— BEGIN DATA TO PROCESS —

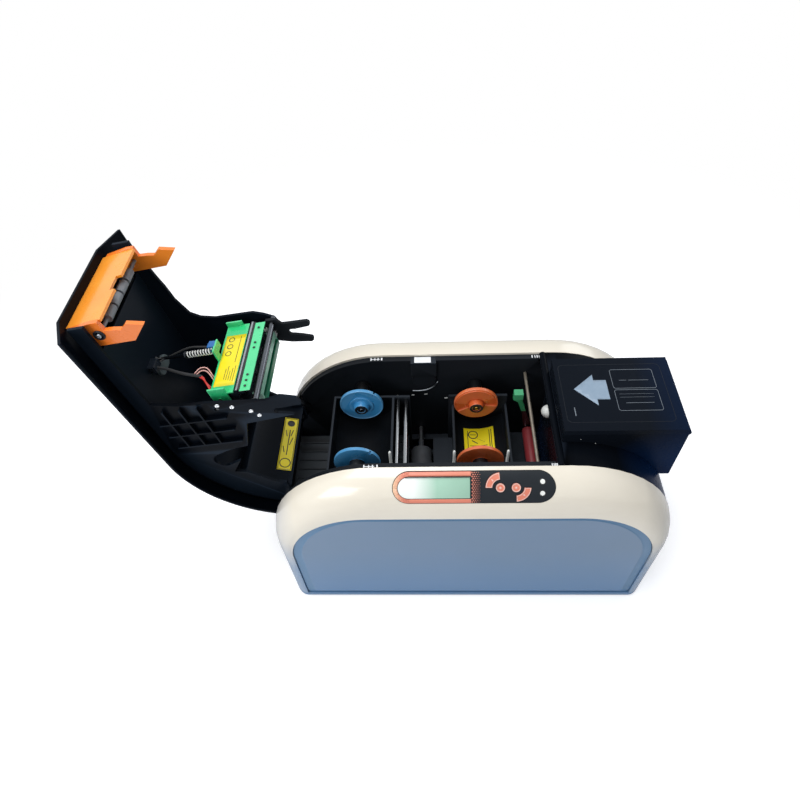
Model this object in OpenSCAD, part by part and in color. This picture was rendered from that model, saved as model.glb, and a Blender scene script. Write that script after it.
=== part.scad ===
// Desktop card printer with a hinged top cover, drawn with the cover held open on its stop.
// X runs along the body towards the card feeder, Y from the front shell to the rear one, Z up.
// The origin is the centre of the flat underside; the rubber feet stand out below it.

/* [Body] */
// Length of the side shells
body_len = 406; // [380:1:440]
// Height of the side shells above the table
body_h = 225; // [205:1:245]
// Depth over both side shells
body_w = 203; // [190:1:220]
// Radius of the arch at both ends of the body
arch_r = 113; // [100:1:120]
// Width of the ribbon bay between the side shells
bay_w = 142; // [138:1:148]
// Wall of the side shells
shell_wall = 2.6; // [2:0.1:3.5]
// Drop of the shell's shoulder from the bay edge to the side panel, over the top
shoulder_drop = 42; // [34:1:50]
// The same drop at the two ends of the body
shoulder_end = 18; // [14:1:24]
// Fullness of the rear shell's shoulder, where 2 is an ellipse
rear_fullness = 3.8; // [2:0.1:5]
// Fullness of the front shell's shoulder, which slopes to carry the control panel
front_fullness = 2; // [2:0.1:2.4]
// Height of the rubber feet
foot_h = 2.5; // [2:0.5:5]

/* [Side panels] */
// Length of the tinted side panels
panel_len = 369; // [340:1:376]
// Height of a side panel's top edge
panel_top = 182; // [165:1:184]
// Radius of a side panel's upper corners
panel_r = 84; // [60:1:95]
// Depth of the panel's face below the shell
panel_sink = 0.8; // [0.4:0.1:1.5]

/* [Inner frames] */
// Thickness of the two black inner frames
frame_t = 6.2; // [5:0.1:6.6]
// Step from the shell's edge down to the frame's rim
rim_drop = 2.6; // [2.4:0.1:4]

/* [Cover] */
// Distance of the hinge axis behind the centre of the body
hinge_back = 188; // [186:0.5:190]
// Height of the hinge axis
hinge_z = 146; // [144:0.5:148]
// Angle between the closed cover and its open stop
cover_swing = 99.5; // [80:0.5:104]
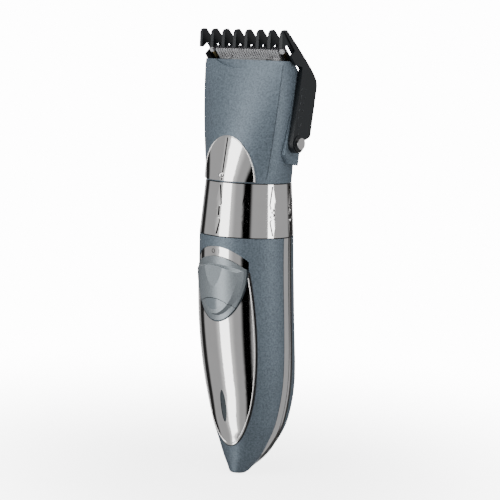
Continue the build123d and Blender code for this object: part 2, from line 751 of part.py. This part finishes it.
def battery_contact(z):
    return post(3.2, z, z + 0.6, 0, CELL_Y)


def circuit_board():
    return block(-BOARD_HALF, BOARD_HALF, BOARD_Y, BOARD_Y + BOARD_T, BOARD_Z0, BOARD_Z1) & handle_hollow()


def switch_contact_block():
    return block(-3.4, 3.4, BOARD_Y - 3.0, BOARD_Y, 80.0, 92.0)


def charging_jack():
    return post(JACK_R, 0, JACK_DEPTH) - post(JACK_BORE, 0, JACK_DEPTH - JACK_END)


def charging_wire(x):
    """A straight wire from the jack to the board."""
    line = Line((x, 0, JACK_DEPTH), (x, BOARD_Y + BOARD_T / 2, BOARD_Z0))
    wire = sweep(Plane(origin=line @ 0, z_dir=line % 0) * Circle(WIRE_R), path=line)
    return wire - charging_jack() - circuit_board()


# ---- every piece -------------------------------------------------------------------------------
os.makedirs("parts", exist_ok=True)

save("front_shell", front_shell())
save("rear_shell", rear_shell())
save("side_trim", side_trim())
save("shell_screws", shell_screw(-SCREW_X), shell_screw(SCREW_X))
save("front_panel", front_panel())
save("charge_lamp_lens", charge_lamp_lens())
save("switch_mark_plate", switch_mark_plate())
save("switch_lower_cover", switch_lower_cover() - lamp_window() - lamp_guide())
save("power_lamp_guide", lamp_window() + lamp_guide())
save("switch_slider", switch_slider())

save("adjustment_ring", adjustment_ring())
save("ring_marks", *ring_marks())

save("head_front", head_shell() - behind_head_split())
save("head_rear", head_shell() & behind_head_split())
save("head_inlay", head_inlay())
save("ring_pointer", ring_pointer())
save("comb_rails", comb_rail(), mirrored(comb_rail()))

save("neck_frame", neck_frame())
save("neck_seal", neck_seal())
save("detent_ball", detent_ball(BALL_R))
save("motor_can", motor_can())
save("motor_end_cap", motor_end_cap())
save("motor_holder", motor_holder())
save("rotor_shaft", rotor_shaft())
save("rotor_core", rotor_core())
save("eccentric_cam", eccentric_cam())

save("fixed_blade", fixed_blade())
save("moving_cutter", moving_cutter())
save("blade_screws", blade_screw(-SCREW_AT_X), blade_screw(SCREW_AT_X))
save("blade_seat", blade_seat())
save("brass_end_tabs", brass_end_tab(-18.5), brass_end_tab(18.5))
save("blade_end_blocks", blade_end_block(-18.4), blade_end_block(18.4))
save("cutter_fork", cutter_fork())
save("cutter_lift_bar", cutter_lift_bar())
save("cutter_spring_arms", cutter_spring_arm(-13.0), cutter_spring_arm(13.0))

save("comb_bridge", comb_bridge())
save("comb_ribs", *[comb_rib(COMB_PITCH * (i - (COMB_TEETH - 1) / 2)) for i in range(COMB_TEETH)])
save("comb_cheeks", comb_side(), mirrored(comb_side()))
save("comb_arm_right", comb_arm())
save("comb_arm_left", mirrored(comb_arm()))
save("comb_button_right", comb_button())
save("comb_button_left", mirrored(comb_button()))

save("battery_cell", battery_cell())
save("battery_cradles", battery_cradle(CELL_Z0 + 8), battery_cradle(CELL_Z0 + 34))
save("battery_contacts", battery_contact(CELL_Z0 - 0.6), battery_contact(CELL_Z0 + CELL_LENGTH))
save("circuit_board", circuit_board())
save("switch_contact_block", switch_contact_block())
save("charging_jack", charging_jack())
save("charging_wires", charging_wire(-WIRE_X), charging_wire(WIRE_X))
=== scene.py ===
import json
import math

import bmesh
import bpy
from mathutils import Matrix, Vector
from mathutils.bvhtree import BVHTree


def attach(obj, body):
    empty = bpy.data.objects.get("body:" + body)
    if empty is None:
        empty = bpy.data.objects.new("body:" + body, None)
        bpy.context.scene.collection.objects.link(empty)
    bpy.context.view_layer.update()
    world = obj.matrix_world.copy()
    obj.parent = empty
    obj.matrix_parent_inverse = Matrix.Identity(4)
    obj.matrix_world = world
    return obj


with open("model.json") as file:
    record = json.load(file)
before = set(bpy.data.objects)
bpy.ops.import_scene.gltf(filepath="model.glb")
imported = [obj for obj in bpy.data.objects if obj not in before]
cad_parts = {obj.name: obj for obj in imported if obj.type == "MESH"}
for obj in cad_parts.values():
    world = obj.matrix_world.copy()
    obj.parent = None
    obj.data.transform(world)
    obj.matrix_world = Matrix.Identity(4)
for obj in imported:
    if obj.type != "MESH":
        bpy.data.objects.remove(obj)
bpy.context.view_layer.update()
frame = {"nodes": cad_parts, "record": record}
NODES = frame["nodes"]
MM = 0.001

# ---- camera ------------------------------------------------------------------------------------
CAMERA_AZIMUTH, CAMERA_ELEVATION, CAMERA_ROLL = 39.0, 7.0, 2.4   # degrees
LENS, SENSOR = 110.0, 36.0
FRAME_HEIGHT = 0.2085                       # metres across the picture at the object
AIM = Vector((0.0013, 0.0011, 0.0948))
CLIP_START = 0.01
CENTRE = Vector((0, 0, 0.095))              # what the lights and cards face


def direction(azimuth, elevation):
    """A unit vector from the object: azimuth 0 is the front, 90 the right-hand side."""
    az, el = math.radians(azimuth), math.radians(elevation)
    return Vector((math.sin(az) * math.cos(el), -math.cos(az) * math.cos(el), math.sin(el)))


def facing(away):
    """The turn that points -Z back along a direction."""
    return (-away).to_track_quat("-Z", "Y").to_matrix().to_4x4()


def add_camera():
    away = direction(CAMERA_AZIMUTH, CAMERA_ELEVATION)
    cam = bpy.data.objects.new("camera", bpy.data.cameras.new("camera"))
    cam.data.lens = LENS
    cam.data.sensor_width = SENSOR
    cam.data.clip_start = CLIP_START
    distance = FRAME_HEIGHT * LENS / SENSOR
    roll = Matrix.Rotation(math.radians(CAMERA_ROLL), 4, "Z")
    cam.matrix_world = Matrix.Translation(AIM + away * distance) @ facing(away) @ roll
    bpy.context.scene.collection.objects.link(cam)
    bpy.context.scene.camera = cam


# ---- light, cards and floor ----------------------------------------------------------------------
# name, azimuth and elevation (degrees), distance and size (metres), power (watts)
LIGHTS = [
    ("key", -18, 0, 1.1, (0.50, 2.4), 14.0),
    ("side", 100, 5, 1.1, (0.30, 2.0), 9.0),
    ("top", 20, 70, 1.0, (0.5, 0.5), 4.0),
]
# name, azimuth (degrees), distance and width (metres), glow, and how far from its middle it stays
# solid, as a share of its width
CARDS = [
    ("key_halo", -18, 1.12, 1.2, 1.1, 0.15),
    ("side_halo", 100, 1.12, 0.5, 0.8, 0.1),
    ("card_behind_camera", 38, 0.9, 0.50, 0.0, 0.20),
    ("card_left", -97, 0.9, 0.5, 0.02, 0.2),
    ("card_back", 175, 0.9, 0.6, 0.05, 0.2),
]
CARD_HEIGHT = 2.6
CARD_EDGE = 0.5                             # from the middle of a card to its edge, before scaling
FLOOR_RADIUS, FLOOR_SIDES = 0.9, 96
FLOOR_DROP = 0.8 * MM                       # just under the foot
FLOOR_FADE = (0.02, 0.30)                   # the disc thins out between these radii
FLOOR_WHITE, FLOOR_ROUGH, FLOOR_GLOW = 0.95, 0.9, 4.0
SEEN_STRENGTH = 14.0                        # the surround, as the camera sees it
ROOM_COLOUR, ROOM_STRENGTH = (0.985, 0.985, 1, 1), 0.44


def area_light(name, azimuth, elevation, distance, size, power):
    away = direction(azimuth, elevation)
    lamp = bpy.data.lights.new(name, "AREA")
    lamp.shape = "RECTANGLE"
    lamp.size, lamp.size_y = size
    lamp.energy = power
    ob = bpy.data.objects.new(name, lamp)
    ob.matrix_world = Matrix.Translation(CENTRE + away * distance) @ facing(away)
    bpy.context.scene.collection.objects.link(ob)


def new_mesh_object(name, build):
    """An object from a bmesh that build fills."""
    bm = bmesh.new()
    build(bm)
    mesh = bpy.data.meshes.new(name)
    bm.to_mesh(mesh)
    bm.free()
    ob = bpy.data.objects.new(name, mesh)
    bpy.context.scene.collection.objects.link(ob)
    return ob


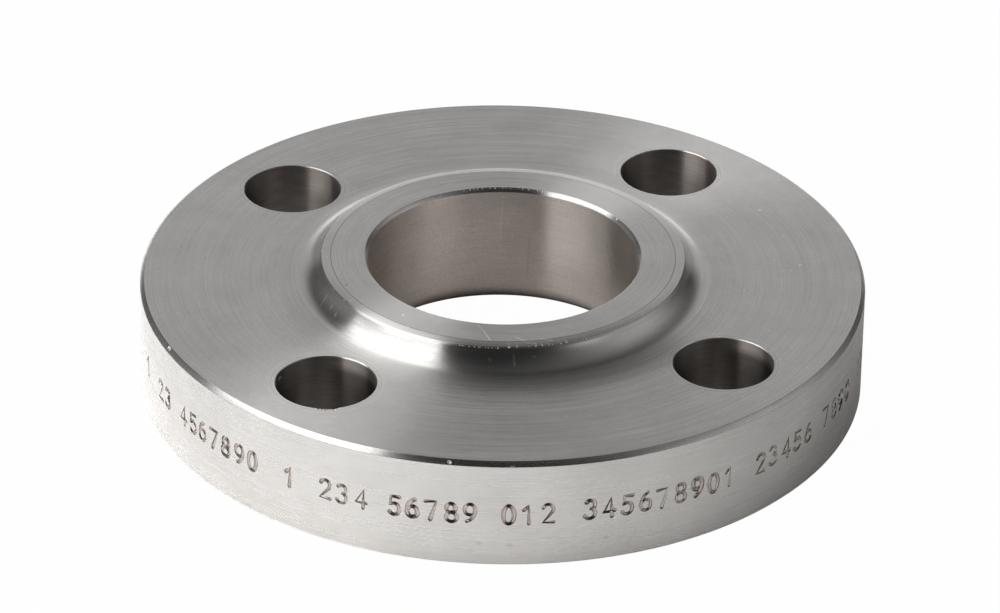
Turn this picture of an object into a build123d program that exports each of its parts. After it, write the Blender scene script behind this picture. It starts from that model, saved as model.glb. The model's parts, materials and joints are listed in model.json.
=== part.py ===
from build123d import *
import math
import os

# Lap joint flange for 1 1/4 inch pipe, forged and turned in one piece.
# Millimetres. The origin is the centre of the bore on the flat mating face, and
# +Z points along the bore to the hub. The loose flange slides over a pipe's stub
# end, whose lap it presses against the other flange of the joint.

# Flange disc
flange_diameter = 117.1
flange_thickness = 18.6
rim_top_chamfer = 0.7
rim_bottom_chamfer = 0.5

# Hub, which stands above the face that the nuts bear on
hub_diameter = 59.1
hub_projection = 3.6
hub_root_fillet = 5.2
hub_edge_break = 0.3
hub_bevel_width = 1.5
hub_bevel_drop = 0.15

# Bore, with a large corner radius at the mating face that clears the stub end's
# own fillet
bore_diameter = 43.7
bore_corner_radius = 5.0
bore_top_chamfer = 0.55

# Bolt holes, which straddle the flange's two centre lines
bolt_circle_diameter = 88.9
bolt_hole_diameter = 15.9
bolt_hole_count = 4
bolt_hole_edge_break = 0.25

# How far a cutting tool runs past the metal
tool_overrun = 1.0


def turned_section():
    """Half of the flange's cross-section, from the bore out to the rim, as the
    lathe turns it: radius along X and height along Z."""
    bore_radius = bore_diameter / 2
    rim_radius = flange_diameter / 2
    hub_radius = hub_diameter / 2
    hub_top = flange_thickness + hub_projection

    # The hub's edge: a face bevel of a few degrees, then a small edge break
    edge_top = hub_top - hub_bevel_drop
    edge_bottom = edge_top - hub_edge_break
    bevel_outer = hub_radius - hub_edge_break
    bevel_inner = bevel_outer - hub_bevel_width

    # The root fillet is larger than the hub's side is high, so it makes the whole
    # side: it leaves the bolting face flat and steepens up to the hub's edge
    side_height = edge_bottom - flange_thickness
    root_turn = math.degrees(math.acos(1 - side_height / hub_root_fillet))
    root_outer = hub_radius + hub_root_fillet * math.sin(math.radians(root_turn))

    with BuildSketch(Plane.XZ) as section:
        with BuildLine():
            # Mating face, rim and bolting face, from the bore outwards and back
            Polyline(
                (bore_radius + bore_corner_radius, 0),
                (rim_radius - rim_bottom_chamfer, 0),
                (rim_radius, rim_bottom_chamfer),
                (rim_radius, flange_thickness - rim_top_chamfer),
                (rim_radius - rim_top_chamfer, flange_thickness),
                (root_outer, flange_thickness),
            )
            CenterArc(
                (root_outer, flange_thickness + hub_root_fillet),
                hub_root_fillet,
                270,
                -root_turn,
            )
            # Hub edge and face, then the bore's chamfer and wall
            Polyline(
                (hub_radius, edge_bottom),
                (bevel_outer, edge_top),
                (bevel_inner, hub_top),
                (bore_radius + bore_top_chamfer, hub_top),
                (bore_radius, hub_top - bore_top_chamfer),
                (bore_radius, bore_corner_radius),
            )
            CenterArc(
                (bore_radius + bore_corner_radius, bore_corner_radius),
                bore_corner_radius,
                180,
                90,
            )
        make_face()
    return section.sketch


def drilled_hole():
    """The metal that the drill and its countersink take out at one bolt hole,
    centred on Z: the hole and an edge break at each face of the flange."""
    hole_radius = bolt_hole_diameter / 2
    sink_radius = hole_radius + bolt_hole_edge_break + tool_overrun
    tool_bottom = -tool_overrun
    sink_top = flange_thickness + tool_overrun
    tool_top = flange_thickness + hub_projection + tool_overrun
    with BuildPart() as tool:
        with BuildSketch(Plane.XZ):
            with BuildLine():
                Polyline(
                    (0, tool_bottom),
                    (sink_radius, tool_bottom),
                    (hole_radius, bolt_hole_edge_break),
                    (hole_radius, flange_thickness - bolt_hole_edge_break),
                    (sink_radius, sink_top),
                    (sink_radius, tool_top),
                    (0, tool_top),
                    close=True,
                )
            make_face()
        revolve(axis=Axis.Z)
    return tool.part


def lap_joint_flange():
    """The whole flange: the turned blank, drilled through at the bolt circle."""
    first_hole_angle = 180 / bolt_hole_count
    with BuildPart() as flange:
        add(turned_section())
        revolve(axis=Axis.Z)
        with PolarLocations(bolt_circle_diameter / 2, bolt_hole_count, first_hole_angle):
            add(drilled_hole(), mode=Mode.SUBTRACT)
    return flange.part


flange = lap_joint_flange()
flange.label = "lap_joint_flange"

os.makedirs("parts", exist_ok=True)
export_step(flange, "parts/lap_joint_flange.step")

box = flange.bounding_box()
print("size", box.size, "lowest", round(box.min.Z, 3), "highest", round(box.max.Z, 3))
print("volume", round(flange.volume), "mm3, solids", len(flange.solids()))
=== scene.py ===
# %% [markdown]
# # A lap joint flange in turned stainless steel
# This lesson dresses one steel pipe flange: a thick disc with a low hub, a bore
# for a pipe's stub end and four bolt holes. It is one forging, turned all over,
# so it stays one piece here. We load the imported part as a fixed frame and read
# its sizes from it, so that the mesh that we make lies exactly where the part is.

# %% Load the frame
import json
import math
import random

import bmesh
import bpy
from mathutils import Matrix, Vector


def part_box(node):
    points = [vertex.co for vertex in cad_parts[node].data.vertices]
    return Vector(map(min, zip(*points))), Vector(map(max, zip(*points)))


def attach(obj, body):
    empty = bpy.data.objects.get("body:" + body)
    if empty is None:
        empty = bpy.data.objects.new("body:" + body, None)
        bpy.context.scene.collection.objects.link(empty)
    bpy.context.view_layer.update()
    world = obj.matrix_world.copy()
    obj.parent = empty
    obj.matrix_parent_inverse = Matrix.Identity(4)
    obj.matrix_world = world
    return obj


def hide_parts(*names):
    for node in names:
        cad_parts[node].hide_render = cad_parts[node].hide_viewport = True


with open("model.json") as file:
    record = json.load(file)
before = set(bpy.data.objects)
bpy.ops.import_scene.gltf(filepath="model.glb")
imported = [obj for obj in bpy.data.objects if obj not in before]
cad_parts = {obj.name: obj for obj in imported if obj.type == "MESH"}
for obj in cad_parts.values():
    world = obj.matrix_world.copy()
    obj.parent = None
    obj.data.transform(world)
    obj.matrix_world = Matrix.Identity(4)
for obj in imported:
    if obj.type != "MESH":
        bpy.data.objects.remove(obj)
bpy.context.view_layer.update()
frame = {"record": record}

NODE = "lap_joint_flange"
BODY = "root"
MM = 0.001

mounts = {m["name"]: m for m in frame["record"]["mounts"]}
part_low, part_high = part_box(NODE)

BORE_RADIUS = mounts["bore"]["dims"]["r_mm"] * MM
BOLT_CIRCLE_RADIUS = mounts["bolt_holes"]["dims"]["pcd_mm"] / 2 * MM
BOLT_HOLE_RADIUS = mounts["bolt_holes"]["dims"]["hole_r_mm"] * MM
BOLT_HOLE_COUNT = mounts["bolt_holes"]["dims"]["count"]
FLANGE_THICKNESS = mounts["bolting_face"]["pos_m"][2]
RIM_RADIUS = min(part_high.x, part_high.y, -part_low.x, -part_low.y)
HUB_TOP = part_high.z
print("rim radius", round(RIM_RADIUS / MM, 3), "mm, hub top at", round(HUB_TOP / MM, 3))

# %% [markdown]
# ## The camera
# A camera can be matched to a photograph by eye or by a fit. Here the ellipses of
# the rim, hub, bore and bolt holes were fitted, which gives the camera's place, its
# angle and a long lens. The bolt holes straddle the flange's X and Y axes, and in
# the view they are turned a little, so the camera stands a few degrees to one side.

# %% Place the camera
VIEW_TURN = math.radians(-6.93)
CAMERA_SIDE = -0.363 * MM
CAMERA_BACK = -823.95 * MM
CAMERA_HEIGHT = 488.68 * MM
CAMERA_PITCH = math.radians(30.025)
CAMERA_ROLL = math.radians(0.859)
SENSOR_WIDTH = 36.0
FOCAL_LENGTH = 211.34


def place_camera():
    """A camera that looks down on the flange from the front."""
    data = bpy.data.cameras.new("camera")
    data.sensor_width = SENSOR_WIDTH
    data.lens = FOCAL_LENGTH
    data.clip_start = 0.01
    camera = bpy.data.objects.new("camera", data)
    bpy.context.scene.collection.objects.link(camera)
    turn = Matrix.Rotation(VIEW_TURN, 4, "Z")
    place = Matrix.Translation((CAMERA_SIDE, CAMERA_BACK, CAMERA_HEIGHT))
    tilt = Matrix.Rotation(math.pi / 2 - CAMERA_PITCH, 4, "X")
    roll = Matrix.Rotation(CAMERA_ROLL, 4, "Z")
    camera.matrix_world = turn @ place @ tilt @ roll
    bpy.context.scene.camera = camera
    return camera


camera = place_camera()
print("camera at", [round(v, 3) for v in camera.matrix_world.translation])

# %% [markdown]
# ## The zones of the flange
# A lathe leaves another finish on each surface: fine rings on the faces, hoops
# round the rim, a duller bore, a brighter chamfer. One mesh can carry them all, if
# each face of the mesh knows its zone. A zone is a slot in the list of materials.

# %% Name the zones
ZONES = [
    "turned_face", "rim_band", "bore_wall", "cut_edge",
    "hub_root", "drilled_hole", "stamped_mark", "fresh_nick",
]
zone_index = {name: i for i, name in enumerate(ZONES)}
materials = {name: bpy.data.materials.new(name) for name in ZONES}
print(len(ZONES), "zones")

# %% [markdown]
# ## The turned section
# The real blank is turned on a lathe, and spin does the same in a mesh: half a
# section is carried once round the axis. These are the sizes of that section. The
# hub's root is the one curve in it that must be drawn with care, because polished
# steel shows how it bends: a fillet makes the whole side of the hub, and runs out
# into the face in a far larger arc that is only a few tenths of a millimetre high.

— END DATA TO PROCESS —

▸ **INSTRUCTIONS FOR THE TASK**:
Starting at the line that contains "Turn this picture" and ending at the line that contains "hub_bevel_drop = 0.15", retype each line exactly; omit everything outside that range.

▸ **REPLY**:
Turn this picture of an object into a build123d program that exports each of its parts. After it, write the Blender scene script behind this picture. It starts from that model, saved as model.glb. The model's parts, materials and joints are listed in model.json.
=== part.py ===
from build123d import *
import math
import os

# Lap joint flange for 1 1/4 inch pipe, forged and turned in one piece.
# Millimetres. The origin is the centre of the bore on the flat mating face, and
# +Z points along the bore to the hub. The loose flange slides over a pipe's stub
# end, whose lap it presses against the other flange of the joint.

# Flange disc
flange_diameter = 117.1
flange_thickness = 18.6
rim_top_chamfer = 0.7
rim_bottom_chamfer = 0.5

# Hub, which stands above the face that the nuts bear on
hub_diameter = 59.1
hub_projection = 3.6
hub_root_fillet = 5.2
hub_edge_break = 0.3
hub_bevel_width = 1.5
hub_bevel_drop = 0.15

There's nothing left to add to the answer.